> [Requirement]
Transcribe only the lines of the listing below from the one holding "make_stand_column(frame)" through the one holding "obj.matrix_parent_inverse = Matrix.Identity(4)", inclusive, without any change.

☆ ☆ ☆ ☆ ☆

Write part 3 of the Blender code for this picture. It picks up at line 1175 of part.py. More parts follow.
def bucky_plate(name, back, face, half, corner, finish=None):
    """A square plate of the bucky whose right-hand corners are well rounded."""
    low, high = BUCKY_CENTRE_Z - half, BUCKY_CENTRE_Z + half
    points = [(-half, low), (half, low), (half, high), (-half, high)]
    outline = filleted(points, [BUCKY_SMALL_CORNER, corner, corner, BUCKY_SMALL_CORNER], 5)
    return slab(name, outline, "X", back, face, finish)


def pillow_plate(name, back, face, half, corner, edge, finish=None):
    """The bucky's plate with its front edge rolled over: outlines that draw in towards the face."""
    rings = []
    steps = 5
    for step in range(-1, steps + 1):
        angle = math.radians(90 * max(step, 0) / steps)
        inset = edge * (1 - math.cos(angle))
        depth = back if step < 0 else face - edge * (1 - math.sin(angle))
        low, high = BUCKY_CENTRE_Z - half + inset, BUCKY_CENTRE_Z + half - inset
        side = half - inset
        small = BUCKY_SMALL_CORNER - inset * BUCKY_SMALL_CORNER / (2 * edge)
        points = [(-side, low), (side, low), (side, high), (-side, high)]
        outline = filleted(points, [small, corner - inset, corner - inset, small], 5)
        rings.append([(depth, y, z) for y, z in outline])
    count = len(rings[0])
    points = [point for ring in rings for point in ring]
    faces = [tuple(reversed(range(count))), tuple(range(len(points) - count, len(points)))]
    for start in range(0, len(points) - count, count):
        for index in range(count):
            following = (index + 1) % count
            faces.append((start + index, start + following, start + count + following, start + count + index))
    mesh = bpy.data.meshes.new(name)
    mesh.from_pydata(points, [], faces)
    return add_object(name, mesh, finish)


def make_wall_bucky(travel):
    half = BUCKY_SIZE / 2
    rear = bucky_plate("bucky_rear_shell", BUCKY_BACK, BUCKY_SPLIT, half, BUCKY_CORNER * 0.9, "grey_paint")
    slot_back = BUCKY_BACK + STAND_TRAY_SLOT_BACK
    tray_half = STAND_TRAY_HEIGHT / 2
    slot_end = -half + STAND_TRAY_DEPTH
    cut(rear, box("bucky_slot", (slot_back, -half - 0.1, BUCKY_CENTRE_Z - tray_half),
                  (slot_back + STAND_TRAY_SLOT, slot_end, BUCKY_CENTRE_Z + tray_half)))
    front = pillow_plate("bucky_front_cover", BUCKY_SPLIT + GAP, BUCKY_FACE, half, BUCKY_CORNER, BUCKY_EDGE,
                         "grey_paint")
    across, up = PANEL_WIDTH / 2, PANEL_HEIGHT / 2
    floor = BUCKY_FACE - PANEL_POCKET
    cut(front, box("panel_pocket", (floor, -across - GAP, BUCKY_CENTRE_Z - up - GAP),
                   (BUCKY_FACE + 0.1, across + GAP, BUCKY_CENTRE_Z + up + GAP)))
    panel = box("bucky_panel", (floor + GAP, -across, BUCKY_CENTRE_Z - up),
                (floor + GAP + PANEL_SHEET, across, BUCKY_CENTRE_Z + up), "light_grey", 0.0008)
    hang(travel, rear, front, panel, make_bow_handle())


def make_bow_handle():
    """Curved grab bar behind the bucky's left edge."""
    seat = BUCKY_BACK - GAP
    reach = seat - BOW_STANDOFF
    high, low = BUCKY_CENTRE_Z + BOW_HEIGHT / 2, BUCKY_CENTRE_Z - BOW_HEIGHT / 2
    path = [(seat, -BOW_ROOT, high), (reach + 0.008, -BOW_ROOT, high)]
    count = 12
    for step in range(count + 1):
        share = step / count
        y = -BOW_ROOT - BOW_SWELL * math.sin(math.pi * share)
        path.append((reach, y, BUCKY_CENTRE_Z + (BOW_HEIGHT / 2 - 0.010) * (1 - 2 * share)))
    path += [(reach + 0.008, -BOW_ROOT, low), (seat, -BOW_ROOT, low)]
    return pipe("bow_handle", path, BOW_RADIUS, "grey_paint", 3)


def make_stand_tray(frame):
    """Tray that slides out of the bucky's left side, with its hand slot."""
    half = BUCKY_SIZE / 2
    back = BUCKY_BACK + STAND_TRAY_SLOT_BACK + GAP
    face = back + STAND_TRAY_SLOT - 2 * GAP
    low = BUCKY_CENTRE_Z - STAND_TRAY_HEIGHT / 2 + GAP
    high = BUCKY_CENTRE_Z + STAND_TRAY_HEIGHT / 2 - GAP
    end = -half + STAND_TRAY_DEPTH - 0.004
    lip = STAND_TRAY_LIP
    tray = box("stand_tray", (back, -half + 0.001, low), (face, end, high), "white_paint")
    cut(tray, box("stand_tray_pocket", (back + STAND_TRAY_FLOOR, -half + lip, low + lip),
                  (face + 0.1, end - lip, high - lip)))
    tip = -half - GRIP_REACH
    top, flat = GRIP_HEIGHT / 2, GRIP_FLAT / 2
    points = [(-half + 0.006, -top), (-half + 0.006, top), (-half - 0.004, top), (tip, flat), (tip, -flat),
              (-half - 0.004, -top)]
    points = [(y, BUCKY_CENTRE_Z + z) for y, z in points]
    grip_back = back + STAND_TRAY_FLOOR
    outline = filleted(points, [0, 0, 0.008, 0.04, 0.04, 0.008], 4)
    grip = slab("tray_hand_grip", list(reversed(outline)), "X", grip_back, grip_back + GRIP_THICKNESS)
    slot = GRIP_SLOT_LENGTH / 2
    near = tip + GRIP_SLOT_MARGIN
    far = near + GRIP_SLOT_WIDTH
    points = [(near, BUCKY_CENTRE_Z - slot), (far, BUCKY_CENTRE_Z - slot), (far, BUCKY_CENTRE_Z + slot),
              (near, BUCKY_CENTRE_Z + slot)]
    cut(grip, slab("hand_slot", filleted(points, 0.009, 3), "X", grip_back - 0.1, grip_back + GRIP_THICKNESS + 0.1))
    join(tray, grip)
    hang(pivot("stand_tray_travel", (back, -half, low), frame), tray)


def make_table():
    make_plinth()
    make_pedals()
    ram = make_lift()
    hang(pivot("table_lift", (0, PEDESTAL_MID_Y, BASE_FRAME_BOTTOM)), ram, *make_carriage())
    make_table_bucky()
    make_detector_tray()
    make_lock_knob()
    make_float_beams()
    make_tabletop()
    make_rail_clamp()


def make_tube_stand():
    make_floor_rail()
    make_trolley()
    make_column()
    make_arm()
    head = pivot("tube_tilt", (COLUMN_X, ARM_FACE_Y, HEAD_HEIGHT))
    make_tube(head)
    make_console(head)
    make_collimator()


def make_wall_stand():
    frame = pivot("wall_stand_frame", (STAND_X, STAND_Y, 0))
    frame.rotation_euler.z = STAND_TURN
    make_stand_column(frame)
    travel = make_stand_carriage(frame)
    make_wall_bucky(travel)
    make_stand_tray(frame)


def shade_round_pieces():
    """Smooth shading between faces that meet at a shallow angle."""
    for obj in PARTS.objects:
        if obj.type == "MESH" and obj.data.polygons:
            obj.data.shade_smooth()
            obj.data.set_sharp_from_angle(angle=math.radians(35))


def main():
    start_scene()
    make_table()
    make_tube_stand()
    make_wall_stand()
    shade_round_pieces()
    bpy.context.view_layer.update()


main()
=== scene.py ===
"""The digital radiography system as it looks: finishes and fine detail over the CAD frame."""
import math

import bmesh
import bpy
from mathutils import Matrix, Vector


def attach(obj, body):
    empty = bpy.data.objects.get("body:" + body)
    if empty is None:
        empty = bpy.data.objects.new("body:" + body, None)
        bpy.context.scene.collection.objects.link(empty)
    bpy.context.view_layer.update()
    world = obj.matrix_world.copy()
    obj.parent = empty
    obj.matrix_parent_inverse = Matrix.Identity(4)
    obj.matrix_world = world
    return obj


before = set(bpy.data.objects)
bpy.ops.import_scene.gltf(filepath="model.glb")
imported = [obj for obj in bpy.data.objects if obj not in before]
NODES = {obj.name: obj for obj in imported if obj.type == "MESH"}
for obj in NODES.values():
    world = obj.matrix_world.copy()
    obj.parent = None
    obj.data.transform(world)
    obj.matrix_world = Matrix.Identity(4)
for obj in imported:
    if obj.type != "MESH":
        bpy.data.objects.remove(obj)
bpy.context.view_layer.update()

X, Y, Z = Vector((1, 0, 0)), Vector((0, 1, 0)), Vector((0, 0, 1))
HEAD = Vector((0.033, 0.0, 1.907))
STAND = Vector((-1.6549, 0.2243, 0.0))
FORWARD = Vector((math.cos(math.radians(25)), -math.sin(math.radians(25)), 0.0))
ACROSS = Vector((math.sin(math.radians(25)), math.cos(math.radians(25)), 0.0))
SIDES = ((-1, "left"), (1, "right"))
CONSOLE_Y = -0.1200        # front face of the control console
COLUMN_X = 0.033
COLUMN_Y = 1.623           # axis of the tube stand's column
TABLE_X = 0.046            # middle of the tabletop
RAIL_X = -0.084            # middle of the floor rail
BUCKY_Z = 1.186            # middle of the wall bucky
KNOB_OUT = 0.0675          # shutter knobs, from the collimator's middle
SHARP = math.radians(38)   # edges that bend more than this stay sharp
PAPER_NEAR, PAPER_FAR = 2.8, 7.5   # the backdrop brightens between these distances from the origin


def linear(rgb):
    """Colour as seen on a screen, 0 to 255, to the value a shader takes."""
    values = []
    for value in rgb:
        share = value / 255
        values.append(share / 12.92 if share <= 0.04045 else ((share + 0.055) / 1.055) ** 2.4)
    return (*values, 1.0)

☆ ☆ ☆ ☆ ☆

> [Result for this exercise]
    make_stand_column(frame)
    travel = make_stand_carriage(frame)
    make_wall_bucky(travel)
    make_stand_tray(frame)


def shade_round_pieces():
    """Smooth shading between faces that meet at a shallow angle."""
    for obj in PARTS.objects:
        if obj.type == "MESH" and obj.data.polygons:
            obj.data.shade_smooth()
            obj.data.set_sharp_from_angle(angle=math.radians(35))


def main():
    start_scene()
    make_table()
    make_tube_stand()
    make_wall_stand()
    shade_round_pieces()
    bpy.context.view_layer.update()


main()
=== scene.py ===
"""The digital radiography system as it looks: finishes and fine detail over the CAD frame."""
import math

import bmesh
import bpy
from mathutils import Matrix, Vector


def attach(obj, body):
    empty = bpy.data.objects.get("body:" + body)
    if empty is None:
        empty = bpy.data.objects.new("body:" + body, None)
        bpy.context.scene.collection.objects.link(empty)
    bpy.context.view_layer.update()
    world = obj.matrix_world.copy()
    obj.parent = empty
    obj.matrix_parent_inverse = Matrix.Identity(4)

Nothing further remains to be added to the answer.